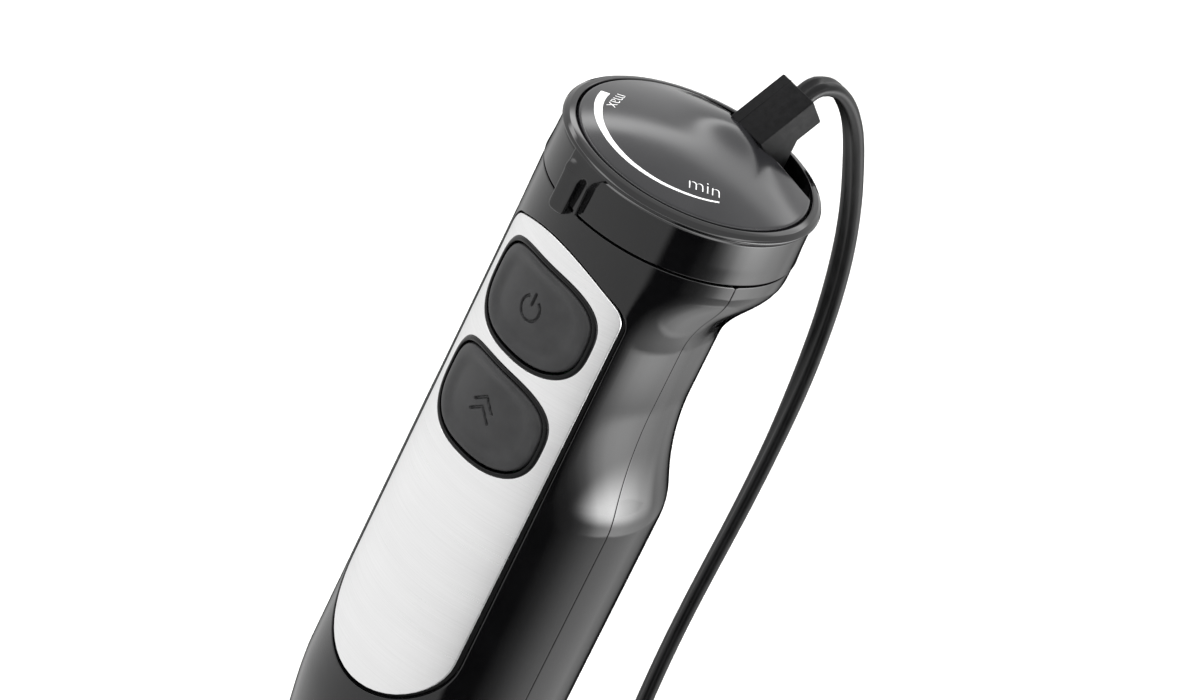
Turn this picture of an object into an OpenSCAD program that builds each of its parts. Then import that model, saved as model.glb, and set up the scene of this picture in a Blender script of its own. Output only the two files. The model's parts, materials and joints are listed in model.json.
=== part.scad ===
// Immersion blender: motor unit on a pull-off stainless foot, flat mains cord in a coil behind it.
// It stands on its bell guard: +Z up the shaft, buttons at -Y, cord at +Y.

/* [Motor unit] */
// Height of the speed ring's widest line above the standing surface
rim_z = 390; // [390:1:400]
// Radius of the grip body at the front
body_r = 33.3; // [33:0.1:34]
// Depth of the finger waist behind the grip
waist_depth = 7.2; // [4:0.1:7.5]
// How far the flanks and back lie inside the front radius below the waist
side_relief = 1.6; // [1:0.1:2]
// Wall of the two housing shells
wall = 2.4; // [2:0.1:2.6]
// Depth of the seam between speed ring and shells below the ring's widest line
seam_h = 13.3; // [13:0.1:14]

/* [Speed ring] */
// Radius of the ring's rim
rim_r = 34; // [33.8:0.1:34.2]
// Inner radius of the ring, which turns on the top collar
ring_bore_r = 30.9; // [30.8:0.1:31]
// Where the pointer stands at rest, in degrees from the front towards +X
pointer_a = -4; // [-40:1:40]

/* [Buttons and panel] */
// Half width of the steel panel
panel_w = 21.8; // [21:0.1:22]
// Depth of the top of the panel's arch
panel_top_h = 21; // [20:0.5:22]
// Depth of the panel's lower tip
panel_tip_h = 157; // [150:1:160]
// Depth of the centre of the on button
on_h = 42; // [41:0.5:43]
// Depth of the centre of the turbo button
turbo_h = 72.4; // [72:0.2:74]
// Half width of a button's gasket
gasket_w = 18.6; // [18:0.1:19]
// Half height of a button's gasket
gasket_h = 13.8; // [13:0.1:14]

/* [Motor] */
// Outer radius of the motor can
can_r = 22; // [20:0.5:22]
// Height of the underside of the motor can
can_z = 216; // [214:1:218]
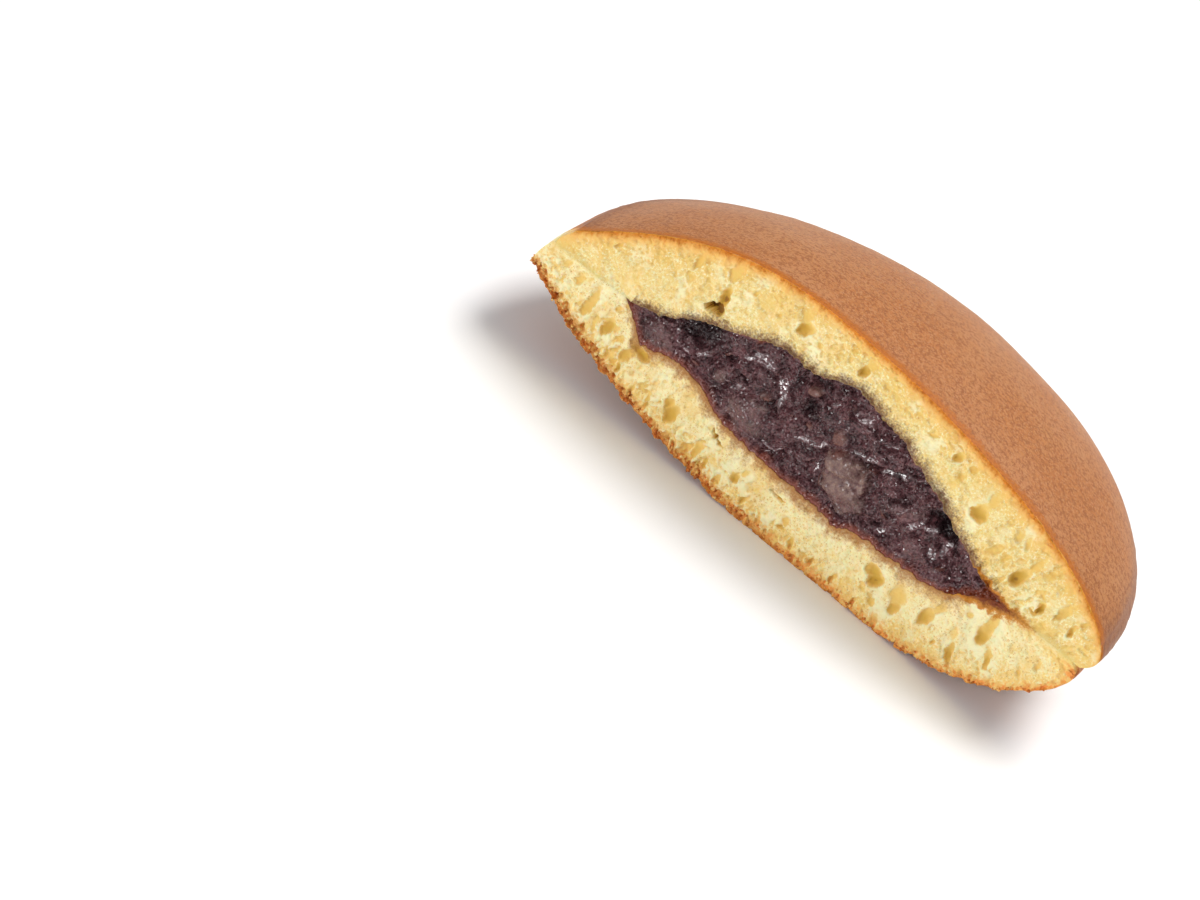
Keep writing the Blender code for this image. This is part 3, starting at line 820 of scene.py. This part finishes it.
def crumb_maker(material):
    """Small torn lumps thrown over a sponge, thickest where its crumbly mark is highest."""
    maker = bpy.data.node_groups.new("Crumbs", "GeometryNodeTree")
    for label, kind in (
        ("Sponge", "NodeSocketGeometry"),
        ("Crumbs per Square Millimetre", "NodeSocketFloat"),
        ("Smallest", "NodeSocketFloat"),
        ("Largest", "NodeSocketFloat"),
        ("Seed", "NodeSocketInt"),
    ):
        maker.interface.new_socket(label, in_out="INPUT", socket_type=kind)
    maker.interface.new_socket("Crumbs", in_out="OUTPUT", socket_type="NodeSocketGeometry")
    t = Tree(maker)
    given, result = t.add("NodeGroupInput"), t.add("NodeGroupOutput")
    seed = given.outputs["Seed"]

    def chance(low, high, shift, kind="FLOAT"):
        node = t.add("FunctionNodeRandomValue", {"Seed": t.plus(seed, shift)}, data_type=kind)
        first_input, output = {"FLOAT": (2, 1), "FLOAT_VECTOR": (0, 0)}[kind]
        t.feed(node.inputs[first_input], low)
        t.feed(node.inputs[first_input + 1], high)
        return node.outputs[output]

    def stored(name):
        return t.add("GeometryNodeInputNamedAttribute", {"Name": name}, data_type="FLOAT").outputs[0]

    def store(geometry, name, value):
        inputs = {"Geometry": geometry, "Name": name, "Value": value}
        node = t.add("GeometryNodeStoreNamedAttribute", inputs, data_type="FLOAT", domain="INSTANCE")
        return node.outputs[0]

    crowd = t.times(t.times(given.outputs["Crumbs per Square Millimetre"], 1e6), stored("crumbly"))
    inputs = {"Mesh": given.outputs["Sponge"], "Density": crowd, "Seed": seed}
    points = t.add("GeometryNodeDistributePointsOnFaces", inputs).outputs["Points"]
    ball = t.add("GeometryNodeMeshIcoSphere", {"Radius": 1.0, "Subdivisions": 2}).outputs["Mesh"]
    bumps = t.add("ShaderNodeTexNoise", {"Scale": 1.7, "Detail": 2.0}).outputs[0]
    push = t.scaled(t.add("GeometryNodeInputNormal").outputs[0], t.times(t.less(bumps, 0.5), 2.6))
    lump = t.add("GeometryNodeSetPosition", {"Geometry": ball, "Offset": push}).outputs[0]
    mostly_small = t.math("POWER", chance(0.0, 1.0, 1), 2.0)
    sizes = {0: mostly_small, 3: given.outputs["Smallest"], 4: given.outputs["Largest"]}
    size = t.add("ShaderNodeMapRange", sizes).outputs[0]
    shape = t.scaled(chance((0.7, 0.7, 0.7), (1.3, 1.3, 1.3), 2, "FLOAT_VECTOR"), size)
    turn = chance((0, 0, 0), (6.3, 6.3, 6.3), 3, "FLOAT_VECTOR")
    inputs = {"Points": points, "Instance": lump, "Rotation": turn, "Scale": shape}
    crumbs = t.add("GeometryNodeInstanceOnPoints", inputs).outputs[0]
    crumbs = store(crumbs, "crust_gap", t.plus(stored("crust_gap"), chance(-1.3, 0.9, 4)))
    crumbs = store(crumbs, "foam", chance(-0.5, 0.5, 5))
    crumbs = t.add("GeometryNodeRealizeInstances", {"Geometry": crumbs}).outputs[0]
    crumbs = t.add("GeometryNodeSetShadeSmooth", {"Geometry": crumbs}).outputs[0]
    crumbs = t.add("GeometryNodeSetMaterial", {"Geometry": crumbs, "Material": material}).outputs[0]
    t.feed(result.inputs[0], crumbs)
    return maker


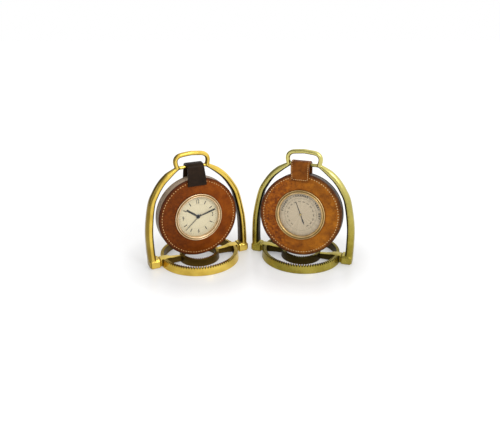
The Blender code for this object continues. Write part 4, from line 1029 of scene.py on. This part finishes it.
def build_hands():
    hour = in_mm([(-0.7, 0.0), (-1.25, 6.0), (-1.25, 19.1, 0.25), (1.25, 19.1, 0.25), (1.25, 6.0),
                  (0.7, 0.0)])
    build_hand("clock_hour_pointer", clock, "hand_black", "clock_hour", "clock_hour_hand",
               turn=306.1, front=-5.95 * mm, boss=2.5 * mm, outline=rounded(hour, 3))
    minute = in_mm([(-0.6, 0.0), (-1.15, 19.0), (-0.9, 24.7, 0.3), (0.9, 24.7, 0.3), (1.15, 19.0),
                    (0.6, 0.0)])
    build_hand("clock_minute_pointer", clock, "hand_black", "clock_minute", "clock_minute_hand",
               turn=73.2, front=-6.55 * mm, boss=2.4 * mm, outline=rounded(minute, 3))
    second = in_mm([(-0.45, -5.0), (-0.32, 24.3), (0.32, 24.3), (0.45, -5.0)])
    build_hand("clock_seconds_pointer", clock, "hand_black", "clock_seconds", "clock_seconds_hand",
               turn=228.0, front=-7.15 * mm, boss=1.4 * mm, outline=second)
    needle = in_mm([(-0.50, 1.0), (-0.20, 17.8), (0.20, 17.8), (0.50, 1.0), (0.40, -4.0),
                    (0.85, -10.8, 0.8), (0.0, -14.7), (-0.85, -10.8, 0.8), (-0.40, -4.0)])
    build_hand("barometer_needle", barometer, "blued_steel", "barometer_indicator",
               "barometer_pointer", turn=-24.0, front=-5.95 * mm, boss=1.5 * mm,
               outline=rounded(needle, 4))
    hub = in_mm([(0.0, -6.7), (0.8, -6.7, 0.3), (1.35, -6.3, 0.3), (1.35, -5.98), (0.0, -5.98)])
    shape = lathe(rounded(hub, 4, closed=False), 48, closed=False)
    piece("barometer_needle_hub", shape, barometer["drum"], "yellow_brass", "barometer_indicator",
          sharp=40.0)


# Dial printing

def on_dial(angle, radius):
    """A place on the dial, turned with its angle from the top, in degrees."""
    return (Matrix.Rotation(math.radians(angle), 4, "Y")
            @ Matrix.Translation((0.0, print_front, radius)))


def letters(shape, text, size, matrix, heavy, narrow=1.0):
    """Adds printed letters to a bmesh. They read in the (x, z) plane, from the front."""
    curve = bpy.data.curves.new("letters", "FONT")
    curve.body = text
    curve.size = size
    curve.align_x = "CENTER"
    curve.align_y = "CENTER"
    curve.resolution_u = 4
    curve.offset = heavy
    curve.extrude = print_half
    mesh = taken_mesh(add_object("letters", curve))
    mesh.transform(matrix @ Matrix.Rotation(math.radians(90.0), 4, "X")
                   @ Matrix.Diagonal((narrow, 1.0, 1.0, 1.0)))
    add_mesh(shape, mesh)
    bpy.data.curves.remove(curve)


def mark(shape, angle, radius, length, width):
    """Adds a printed stroke that points outwards at an angle from the top."""
    place = on_dial(angle, radius)
    corners = [(x * width / 2, z * length / 2) for x, z in square]
    loft([[place @ Vector((x, deep, z)) for x, z in corners] for deep in (-print_half, print_half)],
         shape=shape)


def printed_ring(shape, radius, width):
    profile = [(radius + x * width / 2, print_front + y * print_half) for x, y in square]
    lathe(profile, fine_steps, shape=shape)


def around(shape, text, size, middle, radius, step, heavy):
    """Writes a word along an arc, its letters upright on it."""
    start = middle - step * (len(text) - 1) / 2
    for index, letter in enumerate(text):
        if letter != " ":
            letters(shape, letter, size, on_dial(start + step * index, radius), heavy)


def print_dial(stand, part, shape, look):
    name = stand["name"]
    piece(f"{name}_dial_{part}", shape, stand["drum"], look, name + "_case", sharp=30.0)


def build_clock_dial():
    ink = bmesh.new()
    for hour, radius in ((0, 20.6 * mm), (3, 20.2 * mm), (6, 20.6 * mm), (9, 20.2 * mm)):
        angle = math.radians(30.0 * hour)
        place = Matrix.Translation((radius * math.sin(angle), print_front, radius * math.cos(angle)))
        letters(ink, str(hour or 12), 7.6 * mm, place, 0.15 * mm, 0.66)
    for hour in (1, 2, 4, 5, 7, 8, 10, 11):
        mark(ink, 30.0 * hour, 20.5 * mm, 4.6 * mm, 1.2 * mm)
    print_dial(clock, "numbers", ink, "dial_ink")
    fine = bmesh.new()
    for minute in range(60):
        length, width = (0.55, 0.28) if minute % 5 else (0.9, 0.5)
        mark(fine, 6.0 * minute, 24.7 * mm, length * mm, width * mm)
    print_dial(clock, "minutes", fine, "soft_ink")
    pale = bmesh.new()
    printed_ring(pale, 17.0 * mm, 0.16 * mm)
    print_dial(clock, "circle", pale, "pale_ink")


def build_barometer_dial():
    word_radius = 24.9 * mm
    scale_start = -142.5
    number_step = 19.0
    mark_step = 3.8
    ink = bmesh.new()
    for word, middle, step in (("STORMY", -66.0, 7.0), ("CHANGE", 0.0, 7.0), ("VERY DRY", 72.0, 6.8)):
        around(ink, word, 3.3 * mm, middle, word_radius, step, 0.2 * mm)
    print_dial(barometer, "words", ink, "dial_ink")
    fine = bmesh.new()
    for word, middle in (("RAIN", -33.0), ("FAIR", 33.0)):
        around(fine, word, 2.4 * mm, middle, word_radius, 5.4, 0.05 * mm)
    for index in range(16):
        place = on_dial(scale_start + number_step * index, 17.2 * mm)
        letters(fine, str(940 + 10 * index), 2.2 * mm, place, 0.05 * mm, 0.85)
    for index in range(76):
        radius, length, width = (20.9, 0.8, 0.18) if index % 5 else (20.6, 1.5, 0.32)
        mark(fine, scale_start + mark_step * index, radius * mm, length * mm, width * mm)
    printed_ring(fine, 21.5 * mm, 0.14 * mm)
    print_dial(barometer, "scale", fine, "soft_ink")


for build in (build_arch, build_tread, build_leathers, build_ring_stitches, build_strap, build_bezel,
              build_dial):
    for stand in (clock, barometer):
        build(stand)
build_hands()
build_clock_dial()
build_barometer_dial()


# Floor, light and surroundings

floor_half = 6.0
floor_level = -0.05 * mm
glow_levels = (0.82, 1.26)
glow_reach = (76.0 * mm, 112.0 * mm)
glow_shares = (0.35, 1.0)
glow_share_reach = (0.30, 0.90)

# What metal and glass mirror: greys from left to right and from below to above
sideways_greys = [(0.0, 0.14), (0.25, 0.24), (0.42, 0.60), (0.6, 0.95), (1.0, 1.0)]
upward_greys = [(0.0, 0.7), (0.5, 0.70), (0.7, 0.95), (1.0, 1.0)]
mirrored_strength = 1.4
ambient_strength = 0.95


def build_floor():
    """White paper that glows where it is seen. It glows less near the stands, which it mirrors."""
    mesh = bpy.data.meshes.new("floor")
    corners = [(x * floor_half, y * floor_half, 0.0) for x, y in square]
    mesh.from_pydata(corners, [], [(0, 1, 2, 3)])
    floor = add_object("floor", mesh)
    floor.location.z = floor_level
    n = Look("floor_paper")
    n.finish(Base_Color=(0.90, 0.90, 0.905), Roughness=0.28)
    place = n.parts(n.place)
    reaches = []
    for stand in (clock, barometer):
        middle = stand["base"].to_translation()
        reaches.append(n.reach(n.math("SUBTRACT", place["X"], middle.x),
                               n.math("SUBTRACT", place["Y"], middle.y)))
    strength = n.span(n.math("MINIMUM", *reaches), *glow_reach, *glow_levels)
    glow = n.add("ShaderNodeEmission", {"Strength": strength}).outputs["Emission"]
    path = n.add("ShaderNodeLightPath").outputs
    seen = n.math("MAXIMUM", path["Is Camera Ray"], path["Is Glossy Ray"])
    seen = n.math("MAXIMUM", seen, path["Is Transmission Ray"])
    share = n.span(n.reach(place["X"], place["Y"]), *glow_share_reach, *glow_shares)
    mix = n.either(n.math("MULTIPLY", seen, share), n.shader.outputs["BSDF"], glow)
    n.put(n.output, "Surface", mix)
    mesh.materials.append(looks["floor_paper"])


def build_world():
    """White to the camera. Metal and glass see white walls, paler above and darker on the left."""
    world = bpy.data.worlds.new("studio")
    bpy.context.scene.world = world
    world.use_nodes = True
    world.node_tree.nodes.clear()
    n = Nodes(world.node_tree)
    output = n.add("ShaderNodeOutputWorld")

    def background(colour, strength):
        inputs = {"Color": colour, "Strength": strength}
        return n.add("ShaderNodeBackground", inputs).outputs["Background"]

    way = n.parts(n.source["Generated"])
    walls = [n.ramp(n.span(way[axis], -1.0, 1.0), [(at, (grey,) * 3) for at, grey in greys])
             for axis, greys in (("X", sideways_greys), ("Z", upward_greys))]
    around_it = background(n.mixed(1.0, *walls, "MULTIPLY"), mirrored_strength)
    ambient = background(white, ambient_strength)
    path = n.add("ShaderNodeLightPath").outputs
    mirrored = n.math("MAXIMUM", path["Is Glossy Ray"], path["Is Transmission Ray"])
    lit = n.either(mirrored, ambient, around_it)
    n.put(output, "Surface", n.either(path["Is Camera Ray"], lit, background(white, 1.0)))


def lamp(name, place, target, size, power):
    data = bpy.data.lights.new(name, "AREA")
    data.shape = "DISK"
    data.size = size
    data.energy = power
    thing = add_object(name, data)
    thing.location = place
    thing.rotation_euler = (Vector(target) - Vector(place)).to_track_quat("-Z", "Y").to_euler()


build_floor()
build_world()
lamp("key", place=(0.45, -0.65, 0.75), target=(0.0, 0.0, 0.06), size=0.35, power=2.4)
lamp("fill", place=(-0.75, -0.55, 0.45), target=(-0.05, 0.0, 0.06), size=0.5, power=0.8)

settings = bpy.context.scene.view_settings
settings.view_transform = "Standard"
bpy.context.view_layer.update()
#####
§ **Written request**: Starting at the top of the data above, repeat every line exactly until the line containing "pointer_a = -4; // [-40:1:40]" has been given, then stop.

§ **Complete response**:
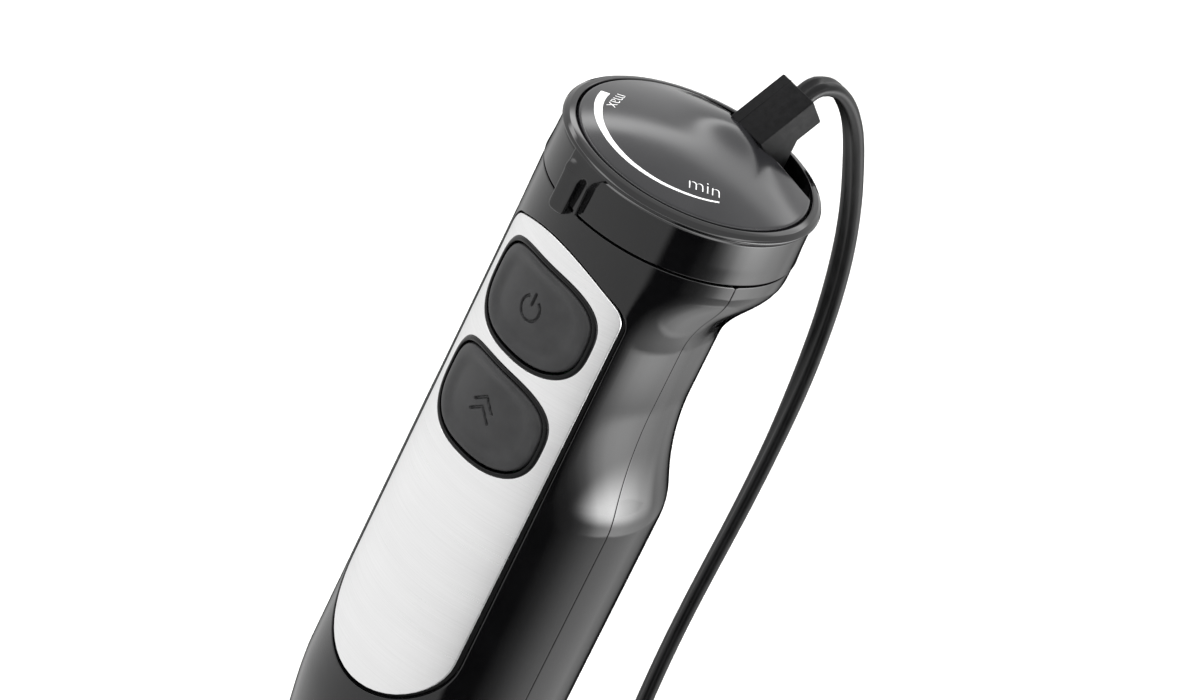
Turn this picture of an object into an OpenSCAD program that builds each of its parts. Then import that model, saved as model.glb, and set up the scene of this picture in a Blender script of its own. Output only the two files. The model's parts, materials and joints are listed in model.json.
=== part.scad ===
// Immersion blender: motor unit on a pull-off stainless foot, flat mains cord in a coil behind it.
// It stands on its bell guard: +Z up the shaft, buttons at -Y, cord at +Y.

/* [Motor unit] */
// Height of the speed ring's widest line above the standing surface
rim_z = 390; // [390:1:400]
// Radius of the grip body at the front
body_r = 33.3; // [33:0.1:34]
// Depth of the finger waist behind the grip
waist_depth = 7.2; // [4:0.1:7.5]
// How far the flanks and back lie inside the front radius below the waist
side_relief = 1.6; // [1:0.1:2]
// Wall of the two housing shells
wall = 2.4; // [2:0.1:2.6]
// Depth of the seam between speed ring and shells below the ring's widest line
seam_h = 13.3; // [13:0.1:14]

/* [Speed ring] */
// Radius of the ring's rim
rim_r = 34; // [33.8:0.1:34.2]
// Inner radius of the ring, which turns on the top collar
ring_bore_r = 30.9; // [30.8:0.1:31]
// Where the pointer stands at rest, in degrees from the front towards +X
pointer_a = -4; // [-40:1:40]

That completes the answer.